Tip 9: Many Patients Have Good Clinical Outcomes Associated with LVAD Implantation
Given the practice and referral patterns of specialist palliative care providers, there may be a false notion that all patients with LVADs do clinically poorly, require intensive care, or need additional life-sustaining interventions. However, this is far from the case, and a diverse practice that includes outpatient clinics and embedded clinics with LVAD teams may help deal with systemic bias and outliers. As noted earlier, improved quality of life for a period of time was noted by 70% of decedents at 90 days for one cohort of patients with LVAD, 5 and a larger multicenter study showed that only one-third of patients had poor outcomes, including persistent poor quality of life or death within one year. 16
It is important for palliative care clinicians to realize that the median survival of LVAD patients is improving and that newer LVADs such as the HeartMate 3™ have shown improvement outcomes over prior generations, especially regarding lower pump thrombosis and stroke rates, so the discussions need to be flexible and iterative. 17
Tip 10: Caregiver Support Is Essential for LVAD Patients, and Support for Caregivers Who Face a Significant Burden of Care Is Needed
Caregiver burden is underestimated greatly by those taking care of LVAD patients and large gaps exist in this system.
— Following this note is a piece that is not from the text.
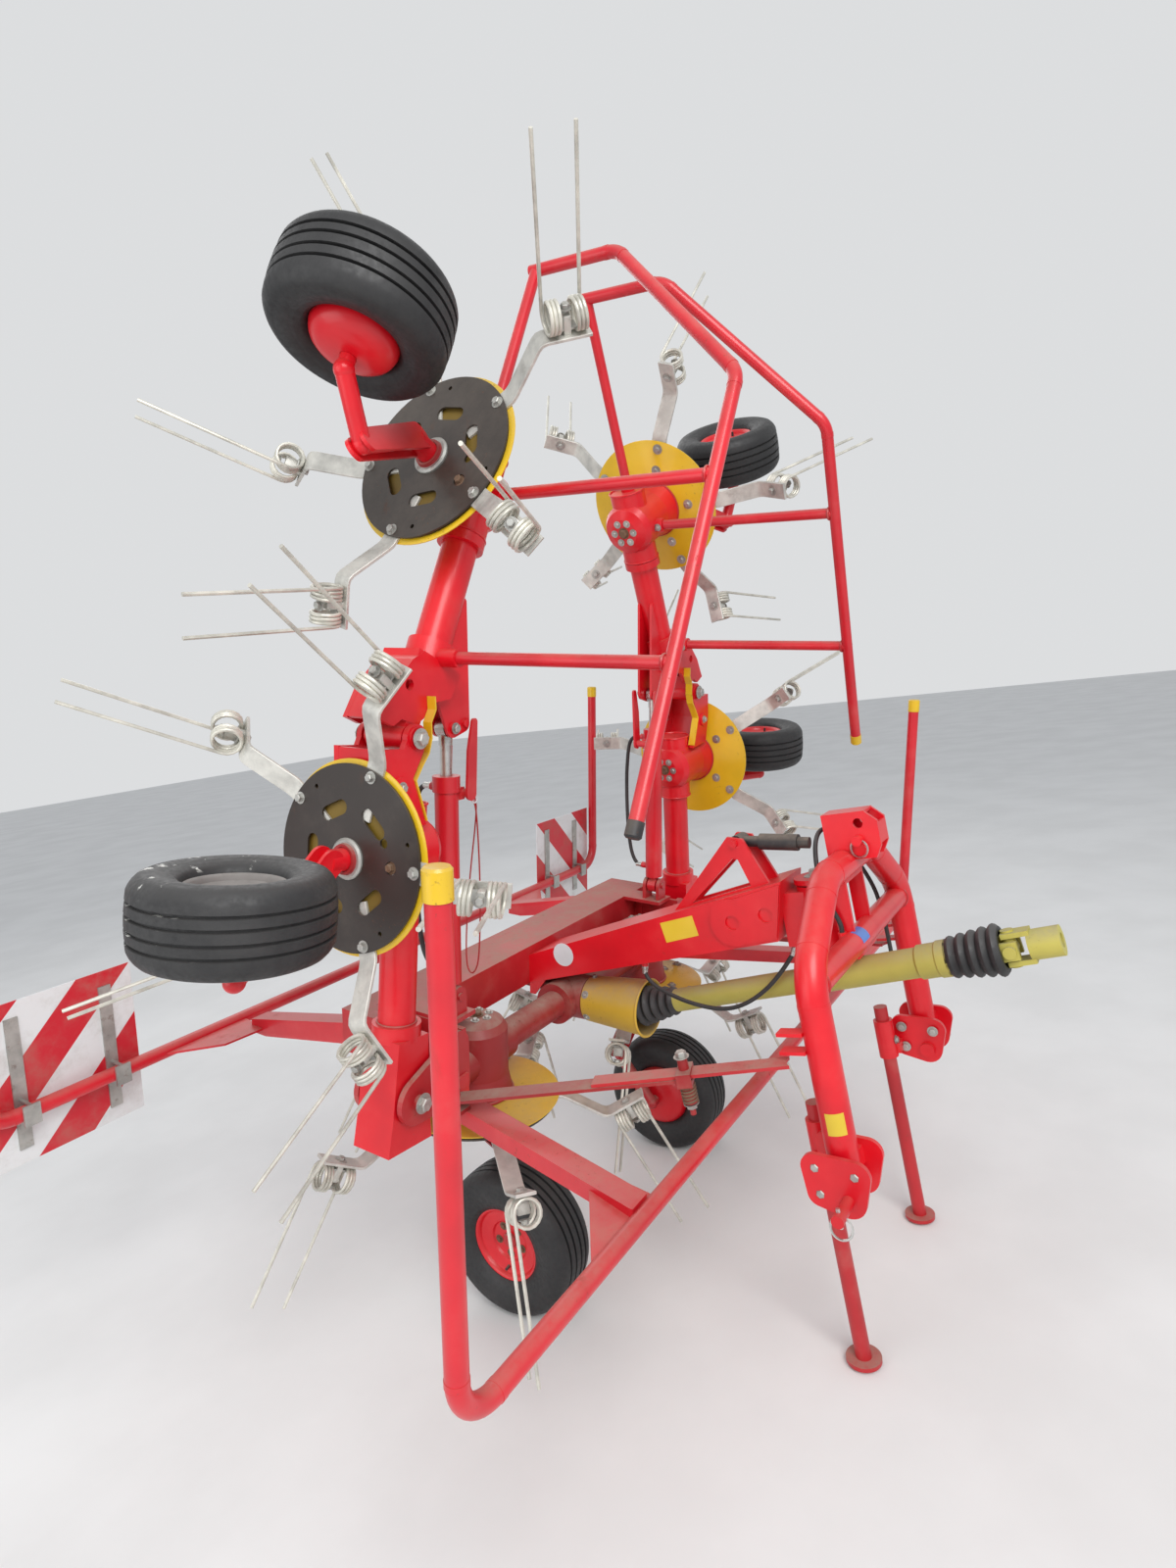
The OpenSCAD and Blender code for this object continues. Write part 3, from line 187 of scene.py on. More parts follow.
class Shader:
    """A procedural material. Its patterns follow the object's own space, so they move with the piece."""

    def __init__(self, name):
        self.material = bpy.data.materials.new(name)
        self.material.use_nodes = True
        self.nodes, self.links = self.material.node_tree.nodes, self.material.node_tree.links
        self.nodes.clear()
        self.body = self.nodes.new("ShaderNodeBsdfPrincipled")
        out = self.nodes.new("ShaderNodeOutputMaterial")
        self.links.new(self.body.outputs[0], out.inputs[0])
        self.coord = self.nodes.new("ShaderNodeTexCoord")

    def put(self, socket, value):
        if isinstance(value, bpy.types.NodeSocket):
            self.links.new(value, socket)
        else:
            socket.default_value = value

    def noise(self, scale, detail=4.0, roughness=0.55, stretch=(1, 1, 1)):
        mapping = self.nodes.new("ShaderNodeMapping")
        self.links.new(self.coord.outputs["Object"], mapping.inputs["Vector"])
        mapping.inputs["Scale"].default_value = stretch
        node = self.nodes.new("ShaderNodeTexNoise")
        self.links.new(mapping.outputs[0], node.inputs["Vector"])
        node.inputs["Scale"].default_value = scale
        node.inputs["Detail"].default_value = detail
        node.inputs["Roughness"].default_value = roughness
        return node.outputs[0]

    def remap(self, value, low, high, start=0.0, end=1.0):
        node = self.nodes.new("ShaderNodeMapRange")
        node.interpolation_type = "SMOOTHSTEP"
        for key, entry in zip((0, 1, 2, 3, 4), (value, low, high, start, end)):
            self.put(node.inputs[key], entry)
        return node.outputs[0]

    def math(self, operation, a, b=0.0):
        node = self.nodes.new("ShaderNodeMath")
        node.operation = operation
        self.put(node.inputs[0], a)
        self.put(node.inputs[1], b)
        return node.outputs[0]

    def times(self, *values):
        result = values[0]
        for value in values[1:]:
            result = self.math("MULTIPLY", result, value)
        return result

    def mix(self, amount, a, b):
        node = self.nodes.new("ShaderNodeMix")
        node.data_type = "RGBA"
        self.put(node.inputs[0], amount)
        self.put(node.inputs[6], a)
        self.put(node.inputs[7], b)
        return node.outputs[2]

    def facing_up(self, low, high):
        split = self.nodes.new("ShaderNodeSeparateXYZ")
        self.links.new(self.coord.outputs["Normal"], split.inputs[0])
        return self.remap(split.outputs[2], low, high)

    def place(self, axis):
        split = self.nodes.new("ShaderNodeSeparateXYZ")
        self.links.new(self.coord.outputs["Object"], split.inputs[0])
        return split.outputs[axis]

    def bump(self, height, distance, strength=0.5):
        node = self.nodes.new("ShaderNodeBump")
        node.inputs["Strength"].default_value = strength
        node.inputs["Distance"].default_value = distance
        self.put(node.inputs["Height"], height)
        self.links.new(node.outputs[0], self.body.inputs["Normal"])

    def surface(self, colour, roughness, metallic=0.0, coat=0.0):
        self.put(self.body.inputs["Base Color"], colour)
        self.put(self.body.inputs["Roughness"], roughness)
        self.put(self.body.inputs["Metallic"], metallic)
        self.put(self.body.inputs["Coat Weight"], coat)
        self.body.inputs["Coat Roughness"].default_value = 0.12
        return self.material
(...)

Not only is LVAD care demanding but also many LVAD recipients are elderly with multiple comorbidities, including poor vision, hearing, and touch, which inhibit their ability to hear alarms, reach for them, care for their drivelines, and so on. Most sites require LVAD patients to have dedicated caregivers who help the patient to manage the device and, in particular, the driveline. However, over time, burden eases as patients and their loved ones become more adept at various aspects of the disease and as the clinical condition improves. Therefore, assessing social support in an ongoing manner is a critical aspect of preimplantation discussions and is essential if patients are to have a good outcome. If possible, having multiple caregivers can help lessen risk of burnout versus a single caregiver. In addition, having respite systems in place could be beneficial, but these are not ubiquitous.
Conclusion
LVADs, especially as DT, are being more commonly employed by HF teams when caring for patients with advanced HF. While palliative care providers are often called to see LVAD patients for whom the clinical course has gone poorly, LVADs and other advanced therapies are helping many advanced HF patients live longer, better quality lives. Palliative care clinicians can offer tremendous value to patients considering LVAD, particularly by facilitating discussions between patients and their families about what matters most and exploring what physical states would be unacceptable to patients. Treating troubling physical and psychological symptoms, providing emotional and practical support for caregivers, and lessening the suffering of dying patients are all ways that palliative care teams can improve care for patients with LVADs. While more research into optimal palliative care strategies for patients with LVADs is needed, close partnership between advanced HF and palliative care teams is essential to ensure patient-centered care is available to these very ill patients.
Footnotes
Author Disclosure Statement
No competing financial interests exist.